- _Data lines_:
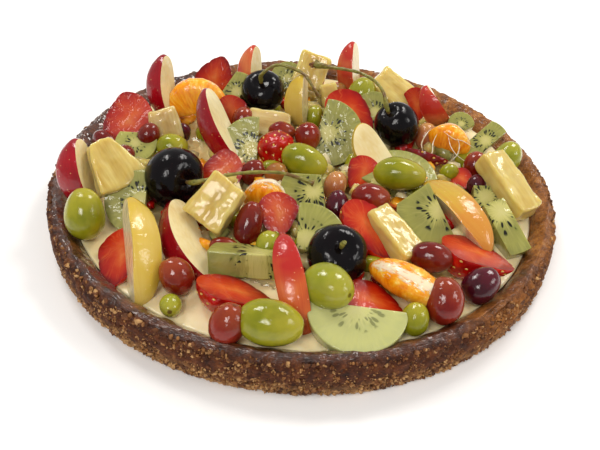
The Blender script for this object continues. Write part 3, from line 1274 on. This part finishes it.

...

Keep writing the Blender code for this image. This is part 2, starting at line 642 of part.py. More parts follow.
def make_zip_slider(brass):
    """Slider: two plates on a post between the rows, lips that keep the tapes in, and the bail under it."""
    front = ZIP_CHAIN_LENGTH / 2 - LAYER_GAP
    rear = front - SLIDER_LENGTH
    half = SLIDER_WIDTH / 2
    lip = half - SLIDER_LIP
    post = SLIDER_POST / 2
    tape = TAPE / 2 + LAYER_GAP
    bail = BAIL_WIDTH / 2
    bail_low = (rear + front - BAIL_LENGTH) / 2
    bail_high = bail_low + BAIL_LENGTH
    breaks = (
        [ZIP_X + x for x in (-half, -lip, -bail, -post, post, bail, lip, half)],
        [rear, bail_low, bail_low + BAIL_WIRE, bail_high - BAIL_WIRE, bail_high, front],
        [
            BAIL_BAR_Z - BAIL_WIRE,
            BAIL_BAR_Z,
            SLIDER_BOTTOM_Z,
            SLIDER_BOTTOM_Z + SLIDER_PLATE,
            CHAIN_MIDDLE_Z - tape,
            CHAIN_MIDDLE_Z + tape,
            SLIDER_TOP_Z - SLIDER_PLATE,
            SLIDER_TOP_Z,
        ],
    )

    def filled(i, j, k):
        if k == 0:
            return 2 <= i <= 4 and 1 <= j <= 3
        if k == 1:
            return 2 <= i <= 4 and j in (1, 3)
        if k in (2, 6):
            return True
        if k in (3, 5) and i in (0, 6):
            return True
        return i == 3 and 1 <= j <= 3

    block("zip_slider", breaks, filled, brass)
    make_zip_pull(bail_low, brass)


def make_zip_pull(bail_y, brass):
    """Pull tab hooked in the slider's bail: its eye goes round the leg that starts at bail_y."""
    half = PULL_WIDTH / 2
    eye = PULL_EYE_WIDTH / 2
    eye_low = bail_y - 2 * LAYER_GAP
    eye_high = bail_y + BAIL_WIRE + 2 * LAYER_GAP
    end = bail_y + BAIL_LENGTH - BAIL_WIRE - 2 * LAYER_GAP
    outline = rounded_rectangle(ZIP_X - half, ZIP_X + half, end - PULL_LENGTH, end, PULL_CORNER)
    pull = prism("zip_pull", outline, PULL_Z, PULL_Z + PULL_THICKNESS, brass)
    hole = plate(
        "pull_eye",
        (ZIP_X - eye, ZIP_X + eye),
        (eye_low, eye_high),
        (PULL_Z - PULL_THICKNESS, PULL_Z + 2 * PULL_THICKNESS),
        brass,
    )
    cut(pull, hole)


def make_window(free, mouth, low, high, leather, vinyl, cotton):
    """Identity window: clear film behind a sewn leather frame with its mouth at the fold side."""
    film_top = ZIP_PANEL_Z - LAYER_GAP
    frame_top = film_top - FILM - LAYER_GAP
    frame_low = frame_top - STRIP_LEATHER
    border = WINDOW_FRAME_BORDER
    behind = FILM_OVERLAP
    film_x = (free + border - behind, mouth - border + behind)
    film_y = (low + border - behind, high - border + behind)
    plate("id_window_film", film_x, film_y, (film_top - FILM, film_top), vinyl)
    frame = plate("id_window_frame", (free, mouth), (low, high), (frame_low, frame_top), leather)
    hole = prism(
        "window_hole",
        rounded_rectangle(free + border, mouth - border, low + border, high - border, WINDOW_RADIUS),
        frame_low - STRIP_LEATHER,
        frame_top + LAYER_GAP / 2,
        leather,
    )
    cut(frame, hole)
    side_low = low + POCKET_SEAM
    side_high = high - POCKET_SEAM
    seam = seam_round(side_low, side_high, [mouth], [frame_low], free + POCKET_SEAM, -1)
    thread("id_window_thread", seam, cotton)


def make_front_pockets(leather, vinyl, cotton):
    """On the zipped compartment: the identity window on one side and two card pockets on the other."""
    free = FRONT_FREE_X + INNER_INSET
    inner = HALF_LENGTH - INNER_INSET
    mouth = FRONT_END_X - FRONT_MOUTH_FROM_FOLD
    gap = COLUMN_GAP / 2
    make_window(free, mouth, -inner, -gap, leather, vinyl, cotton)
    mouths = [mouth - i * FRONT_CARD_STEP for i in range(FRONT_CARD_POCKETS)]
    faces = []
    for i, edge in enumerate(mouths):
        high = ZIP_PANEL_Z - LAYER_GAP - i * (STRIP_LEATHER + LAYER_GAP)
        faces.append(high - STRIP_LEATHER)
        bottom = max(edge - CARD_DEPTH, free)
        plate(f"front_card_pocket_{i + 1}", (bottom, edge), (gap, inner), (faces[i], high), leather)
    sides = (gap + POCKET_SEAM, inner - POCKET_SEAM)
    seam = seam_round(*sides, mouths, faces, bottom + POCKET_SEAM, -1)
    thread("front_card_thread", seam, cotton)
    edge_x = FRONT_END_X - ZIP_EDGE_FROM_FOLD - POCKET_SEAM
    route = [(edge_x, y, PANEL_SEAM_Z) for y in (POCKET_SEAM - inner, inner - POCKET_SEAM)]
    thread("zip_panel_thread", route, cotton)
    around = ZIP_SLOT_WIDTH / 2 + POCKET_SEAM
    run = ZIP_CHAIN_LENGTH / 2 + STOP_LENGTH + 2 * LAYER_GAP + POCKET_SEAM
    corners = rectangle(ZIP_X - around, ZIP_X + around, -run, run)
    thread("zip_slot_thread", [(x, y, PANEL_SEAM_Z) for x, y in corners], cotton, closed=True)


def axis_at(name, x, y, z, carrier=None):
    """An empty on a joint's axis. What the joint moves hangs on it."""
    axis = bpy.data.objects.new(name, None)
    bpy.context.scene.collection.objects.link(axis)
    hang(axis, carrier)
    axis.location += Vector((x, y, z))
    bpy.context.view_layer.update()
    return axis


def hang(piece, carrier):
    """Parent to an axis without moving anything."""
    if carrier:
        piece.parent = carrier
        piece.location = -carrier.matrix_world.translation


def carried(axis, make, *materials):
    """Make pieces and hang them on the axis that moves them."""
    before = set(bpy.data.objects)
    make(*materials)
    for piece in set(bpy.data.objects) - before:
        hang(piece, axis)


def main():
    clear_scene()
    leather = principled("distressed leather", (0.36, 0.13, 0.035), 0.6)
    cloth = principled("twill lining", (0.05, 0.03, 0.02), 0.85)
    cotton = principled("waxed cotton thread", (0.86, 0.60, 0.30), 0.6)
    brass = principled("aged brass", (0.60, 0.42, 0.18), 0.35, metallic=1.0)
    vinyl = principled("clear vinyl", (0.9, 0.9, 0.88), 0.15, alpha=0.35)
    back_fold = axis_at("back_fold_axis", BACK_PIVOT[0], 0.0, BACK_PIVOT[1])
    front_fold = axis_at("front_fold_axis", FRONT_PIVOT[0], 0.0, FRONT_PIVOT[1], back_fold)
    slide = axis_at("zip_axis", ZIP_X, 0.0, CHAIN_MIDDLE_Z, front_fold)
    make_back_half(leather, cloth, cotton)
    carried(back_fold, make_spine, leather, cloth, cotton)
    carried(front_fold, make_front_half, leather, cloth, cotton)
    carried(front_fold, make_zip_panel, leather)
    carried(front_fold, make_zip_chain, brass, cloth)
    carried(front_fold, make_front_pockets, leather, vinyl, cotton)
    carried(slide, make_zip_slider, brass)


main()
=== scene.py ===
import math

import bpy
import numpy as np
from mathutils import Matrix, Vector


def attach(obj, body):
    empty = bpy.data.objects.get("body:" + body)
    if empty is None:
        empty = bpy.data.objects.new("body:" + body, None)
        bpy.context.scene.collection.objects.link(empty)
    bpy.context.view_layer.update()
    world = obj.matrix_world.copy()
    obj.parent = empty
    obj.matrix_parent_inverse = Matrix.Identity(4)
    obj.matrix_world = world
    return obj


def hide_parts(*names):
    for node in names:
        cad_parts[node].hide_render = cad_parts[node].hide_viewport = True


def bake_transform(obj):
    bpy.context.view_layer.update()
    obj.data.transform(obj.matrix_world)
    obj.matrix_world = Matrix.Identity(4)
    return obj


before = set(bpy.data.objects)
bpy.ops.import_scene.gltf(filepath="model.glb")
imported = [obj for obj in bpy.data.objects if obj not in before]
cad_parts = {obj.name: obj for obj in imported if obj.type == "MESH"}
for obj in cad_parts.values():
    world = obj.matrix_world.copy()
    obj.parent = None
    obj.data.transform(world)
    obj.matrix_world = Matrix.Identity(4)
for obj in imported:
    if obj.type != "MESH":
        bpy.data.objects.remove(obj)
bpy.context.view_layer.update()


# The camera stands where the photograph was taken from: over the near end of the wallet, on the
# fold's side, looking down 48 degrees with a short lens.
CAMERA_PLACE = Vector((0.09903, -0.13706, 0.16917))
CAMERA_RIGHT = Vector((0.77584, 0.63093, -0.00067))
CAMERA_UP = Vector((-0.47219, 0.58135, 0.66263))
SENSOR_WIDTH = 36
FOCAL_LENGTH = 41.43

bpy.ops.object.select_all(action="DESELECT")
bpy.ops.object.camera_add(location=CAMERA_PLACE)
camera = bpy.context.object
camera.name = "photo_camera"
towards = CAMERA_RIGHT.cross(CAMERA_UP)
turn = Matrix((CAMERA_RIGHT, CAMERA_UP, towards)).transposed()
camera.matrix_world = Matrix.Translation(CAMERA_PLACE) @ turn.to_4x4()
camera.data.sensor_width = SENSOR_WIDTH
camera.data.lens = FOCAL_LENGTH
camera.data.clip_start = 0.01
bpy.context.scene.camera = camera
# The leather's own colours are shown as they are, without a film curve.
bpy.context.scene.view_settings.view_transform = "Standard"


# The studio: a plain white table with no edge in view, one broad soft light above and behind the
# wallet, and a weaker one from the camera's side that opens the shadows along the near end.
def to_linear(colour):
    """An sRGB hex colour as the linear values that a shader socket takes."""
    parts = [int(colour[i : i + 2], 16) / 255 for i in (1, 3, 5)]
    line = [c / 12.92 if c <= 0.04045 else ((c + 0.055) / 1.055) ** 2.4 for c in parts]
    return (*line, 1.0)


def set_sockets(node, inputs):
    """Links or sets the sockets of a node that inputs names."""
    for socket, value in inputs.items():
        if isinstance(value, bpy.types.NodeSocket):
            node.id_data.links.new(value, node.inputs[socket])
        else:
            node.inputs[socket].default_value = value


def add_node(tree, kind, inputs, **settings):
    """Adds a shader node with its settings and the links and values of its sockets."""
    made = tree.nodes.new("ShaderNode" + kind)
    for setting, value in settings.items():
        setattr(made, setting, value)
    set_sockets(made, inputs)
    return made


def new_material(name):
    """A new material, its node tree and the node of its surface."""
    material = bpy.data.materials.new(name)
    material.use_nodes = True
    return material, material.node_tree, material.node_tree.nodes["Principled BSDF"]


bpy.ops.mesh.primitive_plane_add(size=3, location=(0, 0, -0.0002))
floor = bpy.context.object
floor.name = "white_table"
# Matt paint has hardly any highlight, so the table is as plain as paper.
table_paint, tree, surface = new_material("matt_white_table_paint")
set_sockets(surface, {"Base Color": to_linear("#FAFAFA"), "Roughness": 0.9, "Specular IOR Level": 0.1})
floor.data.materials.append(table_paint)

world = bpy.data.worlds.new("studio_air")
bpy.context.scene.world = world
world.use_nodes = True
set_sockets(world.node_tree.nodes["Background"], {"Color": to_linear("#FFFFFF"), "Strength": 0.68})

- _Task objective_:
Copy each line holding the word "This" from the listing above.

- _Answer to the task_:
The Blender script for this object continues. Write part 3, from line 1274 on. This part finishes it.
Keep writing the Blender code for this image. This is part 2, starting at line 642 of part.py. More parts follow.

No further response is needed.